I Can Spin a Rainbow est donc un album marqué par ces deux événements : l’arrivée d’un enfant et la mort d’un ami d’enfance, cher au cœur d’un artiste. Le tout, englobé du plaisir simple de partager sa musique avec un autre artiste. Nous sommes donc dans un album bien loin de Theatre Is Evil. Déjà en termes de production. Theatre is Evil avait été financé grâce à Kickstarter, un financement participatif parmi les plus réussis de la plateforme. I Can Spin a Rainbow est lui financé en partie via le patreon de l’artiste, dont les mécènes ont eu les primeurs de l’album digital. La preuve non seulement de l’évolution de l’artiste, mais surtout de l’évolution technologique qui permet aujourd’hui à une artiste, à un duo, de faire un CD pour eux, et pas sur commande.
Alors, comment présenter I Can Spin a Rainbow sans abîmer la première écoute ? Sans divulgâcher l’étrange univers qui vous ouvre les portes avec cet album ? Déjà, mon conseil personnel : écoutez-le d’une traite. Tous les morceaux se suivent, se répondent, différents et pourtant unis par un seul monde. Laissez-vous entraîner depuis l’étrange monde d’un cirque, version Cirque du Soleil, à celui d’un Labyrinthe de Pan.
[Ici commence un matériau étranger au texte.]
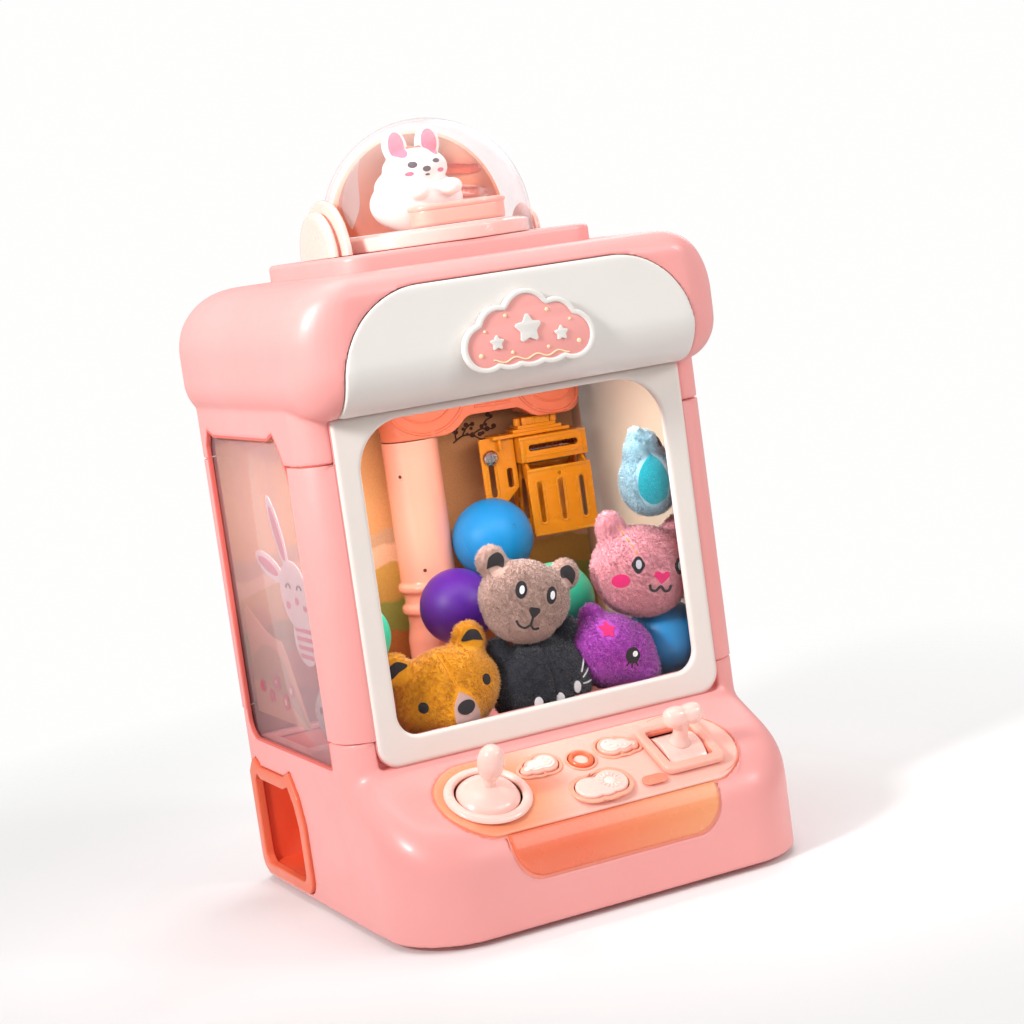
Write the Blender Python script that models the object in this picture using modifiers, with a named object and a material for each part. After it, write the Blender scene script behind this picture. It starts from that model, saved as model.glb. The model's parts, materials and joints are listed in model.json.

Celui des adultes qui transforment le monde de l’enfance mais dans toute sa noirceur, ses monstres. On nous a présenté l’album comme appartenant à la mouvance du dark cabaret. Effectivement, on se voit bien, invités par les morceaux à s’asseoir dans un profond fauteuil de cuir, un verre de whisky (Octomore, ou autre tourbe puissante) à la main, alors qu’une étrange créature aux yeux de khôl nous regarde depuis la scène.
Ici, un air de piano, là un violon nous emmène marcher sur une corde sous le chapiteau, armée d’une simple ombrelle (The Changing Room). Des boucles électroniques nous font étrangement voyager dans le temps, au tournant du millénaire, à une époque où les pyramides d’Égypte étaient illuminées par des rais de lumière musicaux (The Shock of Kontakt). Une boîte à musique nous ramène à une petite chanson d’enfance au goût de danger (The Clock at the Back of the Cage). Un orgue de barbarie nous fait sortir un temps de cette rêverie sombre, par un sourire farouche (The Jack of Hands). La voix de Ka-Spel se mêle à celle d’Amanda Palmer, dans une note cristalline mais un peu plus grave, parfois en contrepoint.
Autant dire que ceux qui attendaient des accents plus rock de ses albums précédents risquent d’être un peu surpris. Ceux qui la suivent sur les réseaux sociaux, l’ont vue évoluer depuis Machete écrit pour les funérailles d’Anthony, à Wyken, Blynken and Nod, et seront bien plus bercer par cette transition. Celle d’une artiste qui ne cesse de se réinventer au fil de ses rencontres, d’un piano qui l’accompagne, de deux voix qui se parlent et échangent. Un album différent et pourtant toujours empreint d’une patte, celle des artistes. Et si vous avez un grand besoin d’évasion en ce lundi, et que vous acceptez de vous laisser porter, cet album est fait pour vous.
Amanda Palmer et Edward Ka-Spel seront en concert en France, à Paris, le 11 juin à la Cigale.